L’Expression : 78 années sont passées depuis les massacres du 8 mai 1945. Pouvez-vous nous mettre dans le contexte desdits événements ?
Fouad Soufi : Merci pour votre confiance. Vous me demandez là de rappeler l’histoire de ce tragique événement que furent les Massacres de mai et juin 1945 et principalement ce qui s’est passé à Sétif, Guelma et Kherrata.

Le grand problème dans la connaissance historique de notre pays et dans celle de ces massacres réside dans la question de la circulation de l’information historique. Des thèses, mais hélas pas toutes, ont été publiées, des colloques ont été organisés, avec publication des actes - et là je fais référence à ceux de l’université de Skikda. Des journalistes ont recueilli des témoignages et rédigé des ouvrages fortement documentés. Mais hélas, tout se passe comme s’il fallait régulièrement tout recommencer à zéro, comme si rien n’avait été fait avant ! Donc le contexte est connu.
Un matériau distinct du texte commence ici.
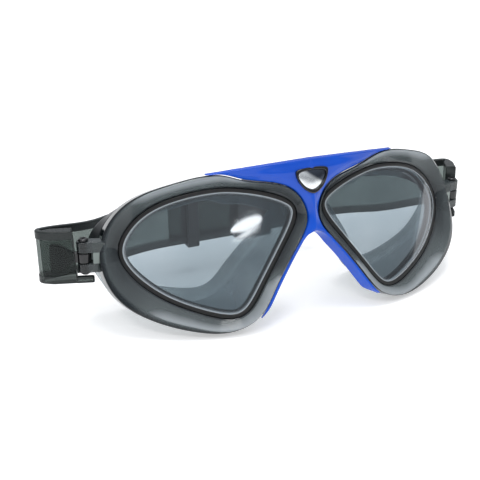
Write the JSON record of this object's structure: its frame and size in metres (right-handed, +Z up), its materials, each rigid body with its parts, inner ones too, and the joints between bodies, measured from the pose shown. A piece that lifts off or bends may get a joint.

Les historiens tant algériens que français ont su et pu nous donner des analyses et des études fines. Il faut savoir qu’après le débarquement anglo-saxon de novembre 1942 à Oran puis à Alger, l’administration coloniale et à sa tête le secrétaire général Gazagne s’attendaient à un soulèvement. Le Manifeste du peuple algérien rédigé par Ferhat Abbas en mars 1943 et la formation des Amis du Manifeste et de la liberté (AML), démontraient la force des aspirations indépendantistes du Mouvement national.

Globalement, on admet que les « événements de mai 1945 » ont commencé le 1er mai. Ce jour-là. se sont déroulés dans des villes et, notamment à Alger et Oran, mais également et entre autres à Sétif et Tébessa d’importantes manifestations de rues. Elles furent parfois assez violentes à Alger et à Oran (des morts et des blessés).
Elles reprirent, le 8 mai, avec un tour dramatique à Sétif, Guelma et Kherrata. Les historiens Chentouf Tayeb et Taleb-Bendiab Abderrahim avaient publié dans la Revue algériennes des sciences Juridiques, économiques et politiques,(1974/4) un document important : le Rapport Tubert qui avait décrit et dénoncé les massacres. L’historien Aïnad-Tabet Redouane avait utilisé pour sa thèse sur le 8 mai (1978 puis 1987) les témoignages des acteurs encore en vie qui rendent vivants les souvenirs et les ressentiments de ceux qui ont vécu ces dramatiques événements. Enfin, il faut lire et relire les analyses et les témoignages riches en enseignements et en renseignements, publiés par l’hebdomadaire El Moudjahid en arabe et en français sur le 8 mai 1945 (les 3 tomes dits de Yougoslavie).

L’impact de ces massacres sur les évènements a été tel que des voix, même parmi les acteurs du Mouvement national, considèrent que le 8 mai 1945 est une étape charnière de l’histoire de l’Algérie en lutte. Il est considéré comme un prélude au 1er Novembre 1954. Etes-vous de cet avis ?
Cette question est, en fait, toujours d’actualité. Quel lien peut-on faire entre le 8 mai 1945 (date symbolique, encore une fois, puisque les massacres ont continué jusqu’en juin) et le 1er Novembre 1954 ? Ce fut d’abord la fracture entre la majorité algérienne /musulmane et la minorité dite européenne. C’est-à-dire que pour les premiers, il n’y aurait de solution à la question coloniale que la lutte armée. Pour les seconds, seule la raison du plus fort est et reste la meilleure.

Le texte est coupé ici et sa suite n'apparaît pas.